Vista de la exposición
Nada escapaba a su avidez. Cualquier asunto o tendencia llamaba su atención y le obligaba a detenerse y a adoptar una postura. Saludó el activismo feminista, algunos de cuyos argumentos asumió con naturalidad, y abrazó la crítica institucional, un tema del que aquí pueden verse dos importantes ejemplos de finales de los ochenta, From my institution to yours y Pay for your pleasure, certeros dardos hacia las diferencias de clase en el marco de los museos de arte y una ácida referencia a las relaciones entre éstas y las instituciones penitenciarias, respectivamente.

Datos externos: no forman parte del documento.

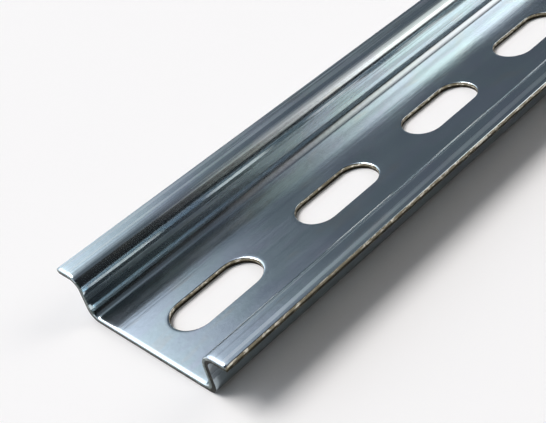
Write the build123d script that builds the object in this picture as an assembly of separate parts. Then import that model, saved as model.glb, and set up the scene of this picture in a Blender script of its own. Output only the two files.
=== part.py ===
from build123d import *
import os

# A top-hat mounting rail, the kind that terminal blocks, breakers and relays clip onto.
# It is one strip of cold-rolled steel: slots are punched along its middle, rolls bend it into
# a shallow channel with a lip turned outwards along each side, and it is cropped to length
# and zinc plated. Sizes are in millimetres. X runs along the rail, Y across it and Z up from
# the face that is screwed to a panel. The origin is the middle of that face.

# Section of the bent strip. Each bend's radius is the one on the inner side of the bend
overall_width = 35.0
overall_height = 7.5
channel_width = 27.0
strip_thickness = 1.0
base_bend_radius = 0.8
lip_bend_radius = 1.5

# The most of a lip's reach that its bend takes, so that a narrow lip still has a flat
lip_bend_most_share = 0.6

# Stock length, and the slots punched in the base
rail_length = 300.0
slot_length = 15.5
slot_width = 6.8
slot_pitch = 25.0
least_steel_past_slot = 3.0

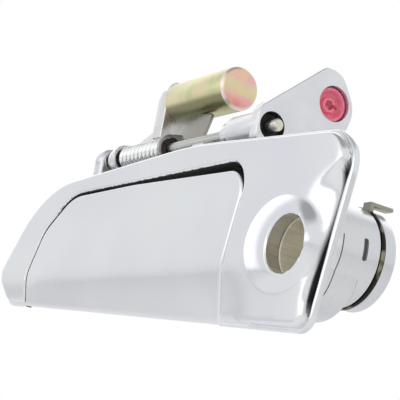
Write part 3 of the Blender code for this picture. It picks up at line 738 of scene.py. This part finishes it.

Se suceden desde este punto grandes instalaciones como la soberbia Educational Complex, una serie de trabajos sobre los colegios a los que asistió Kelley en la que el artista acude de nuevo al concepto de represión, en este caso de la memoria, y cómo el recurso a técnicas psicológicas para recuperarla puede resultar en singulares construcciones de la historia. Es una serie extraordinaria, de la que el Museo Reina Sofía, en la entrega más reciente de su colección, ofrece un magnífico ejemplo. El piso inferior termina con los trabajos en colaboración con, entre otros, Tony Oursler al abrigo de su colaboración en el grupo The Poetics, y llegamos, ya en el nivel superior, a otro de los momentos de mayor intensidad de la exposición. Se trata de Day is Done, un trabajo presentado por vez primera en la sede neoyorquina de Gagosian en 2005 y que quería ser inicialmente un monumental proyecto de 365 partes sobre la cultura popular americana en el que Kelley volcó todos sus intereses, desde la represión a la sexualidad, desde la experiencia personal a la historia colectiva, desde la performance a la proyección de escenarios densamente cargados, desde la comedia absurda a lo brutal y lo siniestro. En Day is Done se concentra todo lo que habíamos visto hasta ese momento. Todo Kelley concentrado en un exceso fenomenal.